Ash-Shiddiq Rodhiallahu ‘anhu menjawab, “Aku telah memerdekakannya, wahai Rasulullah.”
Setelah Rasulullah Shalallahu ‘alaihi
wasallam mengizinkan sahabat-sahabatnya untuk hijrah ke Madinah, mereka
segera berhijrah, termasuk Bilal Rodhiallahu ‘anhu. Setibanya di
Madinah, Bilal tinggal satu rumah dengan Abu Bakar dan ‘Amir bin Fihr.
Malangnya, mereka terkena penyakit demam. Apabila demamnya agak reda,
Bilal melantunkan gurindam kerinduan dengan suaranya yang jernih,
“Duhai malangnya aku, akankah suatu
malam nanti ,Aku bermalam di Fakh dikelilingi pohon idzkhir dan jalil,
Akankah suatu hari nanti aku minum air Mijannah ,Akankah aku melihat
lagi pegunungan Syamah dan Thafil”
Tidak perlu heran, mengapa Bilal begitu
mendambakan Mekah dan perkampungannya; merindukan lembah dan
pegunungannya, karena di sanalah ia merasakan nikmatnya iman. Di sanalah
ia menikmati segala bentuk siksaan untuk mendapatkan keridhaan Allah.
Di sanalah ia berhasil melawan nafsu dan godaan setan.
Bilal tinggal di Madinah dengan tenang
dan jauh dari jangkauan orang-orang Quraisy yang kerap menyiksanya.
Kini, ia mencurahkan segenap perhatiannya untuk menyertai Nabi sekaligus
kekasihnya, Muhammad Shalallahu ‘alaihi wasallam. Bilal selalu
mengikuti Rasulullah Shalallahu ‘alaihi wasallam ke mana pun beliau
pergi. Selalu bersamanya saat shalat maupun ketika pergi untuk berjihad.
Kebersamaannya dengan Rasulullah Shalallahu ‘alaihi wasallam ibarat
bayangan yang tidak pernah lepas dari pemiliknya.
Ketika Rasulullah Shalallahu ‘alaihi
wasallam selesai membangun Masjid Nabawi di Madinah dan menetapkan azan,
maka Bilal ditunjuk sebagai orang pertama yang mengumandangkan azan
(muazin) dalam sejarah Islam.
Biasanya, setelah mengumandangkan azan,
Bilal berdiri di depan pintu rumah Rasulullah Shalallahu ‘alaihi
wasallam seraya berseru, “Hayya ‘alashsholaati hayya
‘alashsholaati…(Mari melaksanakan shalat, mari meraih keuntungan….)”

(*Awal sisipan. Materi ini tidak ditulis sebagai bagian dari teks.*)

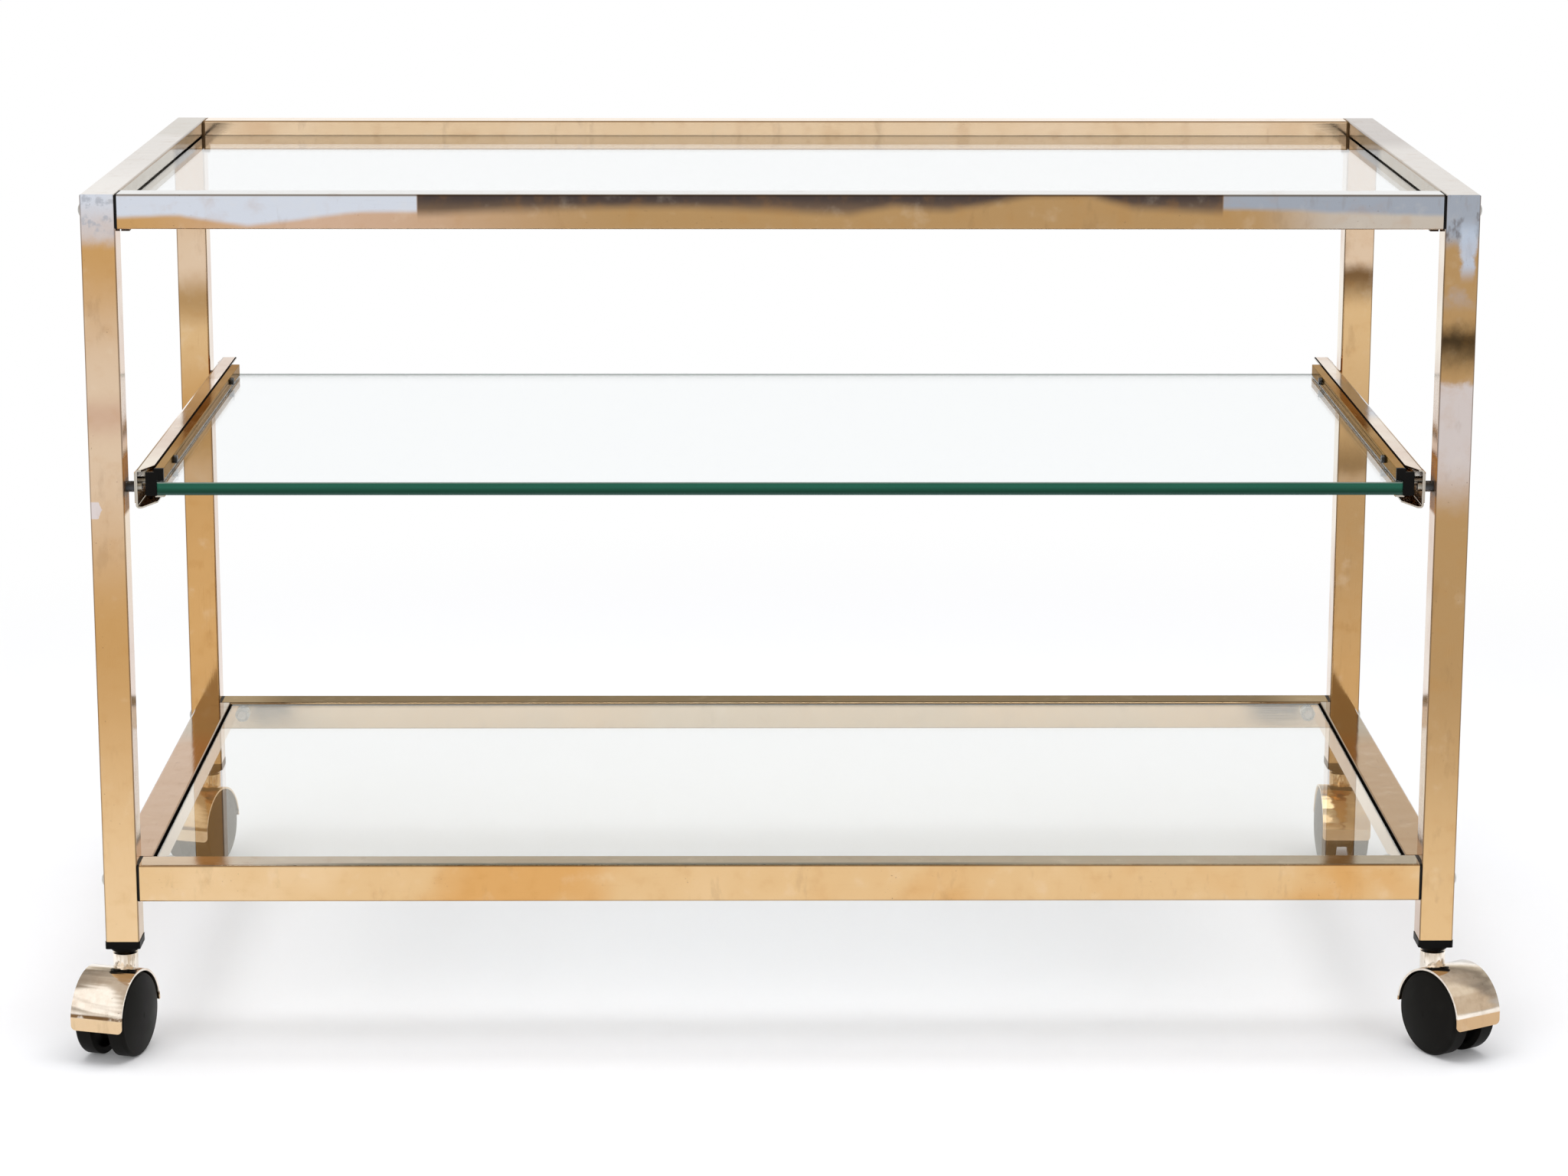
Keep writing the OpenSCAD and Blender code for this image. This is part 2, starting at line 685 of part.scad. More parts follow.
// Black cap on a moving rail's front end: it covers the web and the riding flange, and a plug
// holds it in the hollow between web and lip.
module moving_rail_cap() {
    along_y(rail_front - rail_cap_t, rail_front) {
        translate([rail_web_in, ledge_z]) square([rail_t, rail_top_z - ledge_z]);
        translate([rail_web_in, ledge_z])
            square([roller_out - rail_web_in, riding_z + rail_t - ledge_z]);
        translate([rail_lip_in, shelf_z + gasket_over])
            square([rail_grip, rail_top_z - shelf_z - gasket_over]);
    }
    along_y(rail_front - past, rail_front + rail_cap_plug_l)
        translate([rail_lip_in + rail_t + fitted, shelf_z + gasket_over + fitted])
            square([rail_grip - 2 * rail_t - 2 * fitted,
                rail_top_z - rail_t - shelf_z - gasket_over - 2 * fitted]);
}

module moving_rail_caps() { color(BLACK) both_sides() moving_rail_cap(); }

module shelf_glass() {
    color(GREEN_GLASS) translate([0, (shelf_front + shelf_back) / 2, 0])
        pane(shelf_half_w, (shelf_back - shelf_front) / 2, shelf_z, shelf_glass_t);
}

module shelf_gaskets() {
    color(CLEAR_PLASTIC) both_sides() along_y(rail_front, rail_back) {
        translate([rail_lip_in, ledge_z])
            square([rail_grip - rail_t, gasket_t]);
        translate([shelf_half_w, ledge_z])
            square([gasket_side, gasket_t + shelf_glass_t + gasket_over]);
        translate([rail_lip_in, shelf_z])
            square([rail_grip - rail_t, gasket_over]);
    }
}

module shelf_grip_screw(y) {
    difference() {
        union() {
            rod_x(rail_lip_in, rail_web_in - face_gap, y, grip_screw_z, grip_screw_d);
            rod_x(rail_lip_in - grip_head_h, rail_lip_in, y, grip_screw_z,
                grip_screw_d + head_over);
        }
        socket_x(rail_lip_in - grip_head_h, y, grip_screw_z, grip_screw_d);
    }
}

module shelf_grip_screws() {
    color(BRIGHT_STEEL) both_sides() for (y = grip_screw_y) shelf_grip_screw(y);
}

// Riveted through the moving rail, carrying the rear roller inside the channel.
module rear_roller_stud() {
    rod_x(rail_web_in, rail_out, rear_roller_y, channel_mid_z, rivet_d);
    rod_x(rail_out, roller_in - face_gap, rear_roller_y, channel_mid_z, stud_head_d);
    rod_x(roller_in - face_gap, roller_out + face_gap, rear_roller_y, channel_mid_z, stud_d);
    rod_x(roller_out + face_gap, roller_out + face_gap + stud_head_t, rear_roller_y,
        channel_mid_z, stud_head_d);
}

module rear_roller_studs() { color(BRIGHT_STEEL) both_sides() rear_roller_stud(); }

// ---- casters, drawn about the stem with the axle along X and the hood facing the front ----

module at_caster(corner) {
    translate([corner[0] * leg_x, corner[1] * leg_y, 0]) rotate([0, 0, corner[2]]) children();
}

// Sheet bent over both wheels, a flat lip at the front and a neck round the stem.
module hood() {
    color(BRASS) difference() {
        union() {
            along_x(-hood_w / 2, hood_w / 2) translate([hood_y, wheel_r]) difference() {
                circle(hood_out);
                translate([-hood_out - past, -hood_out - past])
                    square([hood_out + past, hood_out + past + lip_z + lip_h - lip_lap]);
                translate([0, -hood_out - past])
                    square([hood_out + past, hood_out + past + hood_back_z]);
                circle(hood_in);
            }
            translate([0, hood_y, wheel_r + lip_z + lip_h / 2])
                along_y(-lip_out, -lip_out + hood_t) {
                    rounded(hood_w, lip_h, lip_corner_r);
                    translate([-hood_w / 2, 0]) square([hood_w, lip_h / 2]);
                }
            translate([0, 0, wheel_r]) cylinder(d = neck_d, h = neck_top_z - wheel_r);
        }
        rod_x(-hood_w, hood_w, hood_y, wheel_r, 2 * hood_in);
        cylinder(d = post_d + 2 * fitted, h = neck_top_z + past);
    }
}

// Core between the wheels with a post up the hood's neck, bored for stem and axle.
module carrier() {
    color(BLACK) difference() {
        union() {
            rod_x(-carrier_w / 2, carrier_w / 2, -trail, wheel_r, 2 * carrier_r);
            along_x(-carrier_w / 2, carrier_w / 2) translate([hood_y, wheel_r]) intersection() {
                circle(hood_in - fitted);
                translate([-hood_in, 0]) square([2 * hood_in, hood_in]);
            }
            translate([0, 0, stem_bottom_z - stem_floor_t])
                cylinder(d = post_d, h = neck_top_z - stem_bottom_z + stem_floor_t);
        }
        translate([0, 0, stem_bottom_z - face_gap])
            cylinder(d = stem_d + 2 * running, h = neck_top_z);
        rod_x(-carrier_w, carrier_w, -trail, wheel_r, axle_d + 2 * fitted);
    }
}

module stem() {
    color(BRIGHT_STEEL) translate([0, 0, stem_bottom_z])
        cylinder(d = stem_d, h = cap_bore_top_z - face_gap - stem_bottom_z);
}

module axle() {
    reach = wheel_space / 2 + hub_depth - face_gap;
    color(BRIGHT_STEEL) rod_x(-reach, reach, -trail, wheel_r, axle_d);
}

// The wheel on the right of its caster. Its outer face bulges and its inner side is dished.
module wheel() {
    dome_r = dome_radius(face_r, wheel_dome);
    color(BLACK) translate([wheel_space / 2, -trail, wheel_r]) rotate([0, 90, 0])
        rotate_extrude() difference() {
            union() {
                square([wheel_r - shoulder_r, tread_w]);
                square([wheel_r, tread_w - shoulder_r]);
                translate([wheel_r - shoulder_r, tread_w - shoulder_r]) circle(shoulder_r);
                intersection() {
                    translate([0, tread_w + wheel_dome - dome_r]) circle(dome_r, $fn = 720);
                    translate([0, tread_w / 2]) square([face_r, tread_w]);
                }
            }
            translate([hub_r, -past]) square([rim_r - hub_r, past + tread_w / 2]);
            translate([-past, -past]) square([past + axle_d / 2 + running, past + hub_depth]);
        }
}

// ---- the nodes ----

placed() on_side(-1) leg(screw_y[0]);  // front_left_leg
placed() leg(screw_y[0]);  // front_right_leg
placed() on_side(-1) at_end(1) leg(-screw_y[1]);  // back_left_leg
placed() at_end(1) leg(-screw_y[1]);  // back_right_leg
placed() top_cross_rail();  // top_front_rail
placed() at_end(1) top_cross_rail();  // top_back_rail
placed() on_side(-1) top_side_rail();  // top_left_rail
placed() top_side_rail();  // top_right_rail
placed() lower_cross_rail();  // lower_front_rail
placed() at_end(1) lower_cross_rail();  // lower_back_rail
placed() on_side(-1) lower_side_rail();  // lower_left_rail
placed() lower_side_rail();  // lower_right_rail
placed() rail_end_plugs();
placed() frame_bolts();
placed() leg_end_caps();
placed() top_glass();
placed() top_support_lugs();
placed() lower_glass();
placed() lower_support_pins();
placed() pin_sleeves();
placed() on_side(-1) outer_channel();  // left_outer_channel
placed() outer_channel();  // right_outer_channel
placed() slide_plates();
placed() slide_spacers();
placed() slide_screws();
placed() front_roller_studs();
placed() on_side(-1) front_roller();  // front_left_roller
placed() front_roller();  // front_right_roller
placed() on_side(-1) moving_rail();  // left_moving_rail
placed() moving_rail();  // right_moving_rail
placed() moving_rail_caps();
placed() shelf_glass();
placed() shelf_gaskets();
placed() shelf_grip_screws();
placed() rear_roller_studs();
placed() on_side(-1) rear_roller();  // rear_left_roller
placed() rear_roller();  // rear_right_roller
placed() at_caster(FRONT_LEFT) hood();  // front_left_hood
placed() at_caster(FRONT_RIGHT) hood();  // front_right_hood
placed() at_caster(BACK_LEFT) hood();  // back_left_hood
placed() at_caster(BACK_RIGHT) hood();  // back_right_hood
placed() at_caster(FRONT_LEFT) carrier();  // front_left_carrier
placed() at_caster(FRONT_RIGHT) carrier();  // front_right_carrier
placed() at_caster(BACK_LEFT) carrier();  // back_left_carrier
placed() at_caster(BACK_RIGHT) carrier();  // back_right_carrier
placed() at_caster(FRONT_LEFT) stem();  // front_left_stem
placed() at_caster(FRONT_RIGHT) stem();  // front_right_stem
placed() at_caster(BACK_LEFT) stem();  // back_left_stem
placed() at_caster(BACK_RIGHT) stem();  // back_right_stem
placed() at_caster(FRONT_LEFT) axle();  // front_left_axle
placed() at_caster(FRONT_RIGHT) axle();  // front_right_axle
placed() at_caster(BACK_LEFT) axle();  // back_left_axle
placed() at_caster(BACK_RIGHT) axle();  // back_right_axle
placed() at_caster(FRONT_LEFT) on_side(-1) wheel();  // front_left_wheel_a
placed() at_caster(FRONT_LEFT) wheel();  // front_left_wheel_b
placed() at_caster(FRONT_RIGHT) on_side(-1) wheel();  // front_right_wheel_a
placed() at_caster(FRONT_RIGHT) wheel();  // front_right_wheel_b
placed() at_caster(BACK_LEFT) on_side(-1) wheel();  // back_left_wheel_a
placed() at_caster(BACK_LEFT) wheel();  // back_left_wheel_b
placed() at_caster(BACK_RIGHT) on_side(-1) wheel();  // back_right_wheel_a
placed() at_caster(BACK_RIGHT) wheel();  // back_right_wheel_b
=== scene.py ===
"""Dessert trolley: finishes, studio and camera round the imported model. Metres, +Z up."""
import math

import bpy
from mathutils import Matrix, Vector

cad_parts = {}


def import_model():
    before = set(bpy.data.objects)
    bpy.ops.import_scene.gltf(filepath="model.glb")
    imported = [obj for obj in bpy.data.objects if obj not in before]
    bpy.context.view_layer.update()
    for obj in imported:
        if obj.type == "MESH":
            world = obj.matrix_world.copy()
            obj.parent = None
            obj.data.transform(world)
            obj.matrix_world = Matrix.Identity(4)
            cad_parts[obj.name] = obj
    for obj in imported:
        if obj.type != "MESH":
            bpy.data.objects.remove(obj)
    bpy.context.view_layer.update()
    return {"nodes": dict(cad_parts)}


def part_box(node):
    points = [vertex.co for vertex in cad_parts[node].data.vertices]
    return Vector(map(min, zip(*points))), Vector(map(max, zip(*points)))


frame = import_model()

nodes = frame["nodes"]

# ---- sizes taken from the frame ----

LEG_LOW, LEG_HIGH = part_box("front_left_leg")
FRAME_TOP = LEG_HIGH.z
LEG_RIGHT_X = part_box("front_right_leg")[1].x
RAIL_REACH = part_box("top_front_rail")[1].x
TUBE = LEG_HIGH.x - LEG_LOW.x
LOWER_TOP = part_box("lower_left_rail")[1].z
PANE_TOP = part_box("top_glass")[1].z
WEB_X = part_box("shelf_glass")[1].x - 0.004    # the moving rails' web, inside the glass's ends
RUNNER_X = -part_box("left_outer_channel")[1].x
HOOD_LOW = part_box("front_left_hood")[0].z
MIDDLE_Y = (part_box("front_left_leg")[0].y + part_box("back_left_leg")[1].y) / 2
CORNERS = ("front_left", "front_right", "back_left", "back_right")

# ---- sizes of marks and edges ----

SIDE_HALF = 0.26                  # half of the stretch in which a side rail's bands lie
FRONT_HALF = 0.48                 # the same for the lower front rail
MIRRORED_SLIDE = (0.407, 0.449)   # heights at which the legs' inner sides mirror the slide
MIRRORED_SPACER = (0.42, 0.432)   # and its dark spacer
CHIP_HEIGHTS = (0.404, 0.4165)    # the chip in the left leg's plating
DARK_REFLECTION_SPAN = (-0.2595, 0.3155)     # the stretch of painted dark reflection on the top front rail
LIP_RISE = 0.0103                 # from a hood's lower edge to the top of its lip
HAIRLINE = 0.0003                 # the round of a thin edge
PANE_ROUND = 0.0006
LUG_ROUND = 0.0005


def srgb(code):
    """The linear colour of a #rrggbb code."""
    parts = [int(code[i:i + 2], 16) / 255 for i in (1, 3, 5)]
    return tuple(c / 12.92 if c <= 0.04045 else ((c + 0.055) / 1.055) ** 2.4 for c in parts) + (1,)


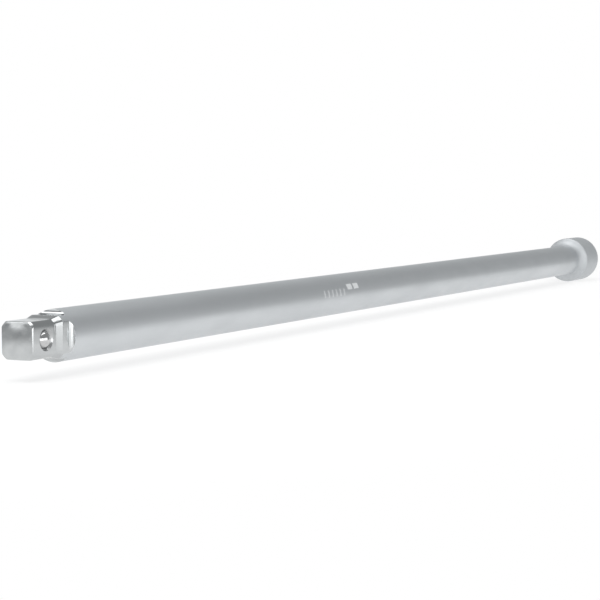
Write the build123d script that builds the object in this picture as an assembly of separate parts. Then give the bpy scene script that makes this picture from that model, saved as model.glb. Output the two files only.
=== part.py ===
from build123d import *
from math import cos, radians, sin, sqrt, tan
import os

# Socket extension bar with a 12.7 mm square drive. The bar lies along X: the origin is the centre
# of the tang's front face, +X runs to the socket head, +Z is up, and the detent ball is in the
# face on the -Y side. All sizes are in millimetres.

# overall
bar_length = 600.0       # tang's front face to the socket's mouth
shank_radius = 9.0
head_radius = 13.6
head_length = 22.0       # full-width part of the head
square = 12.7            # male drive square, across its flats

# tang and collar, in order back from the tang's front face
tang_length = 12.0       # parallel part of the square
collar_length = 3.9      # taper from the square up to the collar's flats
land_length = 2.9        # parallel flats behind the taper
collar_rise = 0.85       # collar flat above tang flat
corner_step = 1.0        # turned corners of the tang below the shank
edge_round = 0.8         # front edges of the tang's flats
nose_length = 1.0        # cone on the tang's turned corners, along the bar
nose_drop = 0.6          # the same cone, towards the axis
taper_blend = 8.0        # radius between square and taper
runout_radius = 1.6      # milling cutter's radius where the flats end

# head and socket
shoulder_slope = 70.0    # steepest angle of the shoulder, in degrees from the axis
shoulder_round = 1.8     # convex edge between shoulder and head
mouth_round = 1.0        # outer edge at the socket's mouth
socket_clearance = 0.15  # female square over male square, across flats
socket_corner = 0.6      # radius in the corners of the female square
socket_spare = 1.1       # room behind a seated tang and collar
mouth_margin = 2.0       # round lead-in outside the female square's flats
pilot_step = 0.1         # pilot drill inside the square's walls
pilot_depth = 2.0        # pilot drill past the square's floor
drill_tip = 59.0         # half of the drill's tip angle, in degrees
seat_travel = 1.5        # a seated tang goes this far past its own square
recess_depth = 0.9       # hollows in the socket's walls that take a ball
recess_clearance = 0.15  # hollow over ball, on the radius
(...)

Lalu, ketika Rasulullah Shalallahu ‘alaihi wasallam keluar dari rumah
dan Bilal melihat beliau, Bilal segera melantunkan iqamat.
Suatu ketika, Najasyi, Raja Habasyah,
menghadiahkan tiga tombak pendek yang termasuk barang-barang paling
istimewa miliknya kepada Rasulullah Shalallahu ‘alaihi wasallam.
Rasulullah Shalallahu ‘alaihi wasallam mengambil satu tombak, sementara
sisanya diberikan kepada Ali bin Abu Thalib dan Umar ibnul Khaththab,
tapi tidak lama kemudian, beliau memberikan tombak itu kepada Bilal.
Sejak saat itu, selama Nabi hidup, Bilal selalu membawa tombak pendek
itu ke mana-mana. Ia membawanya dalam kesempatan dua shalat ‘id (Idul
Fitri dan Idul Adha), dan shalat istisqa’ (mohon turun hujan), dan
menancapkannya di hadapan beliau saat melakukan shalat di luar masjid.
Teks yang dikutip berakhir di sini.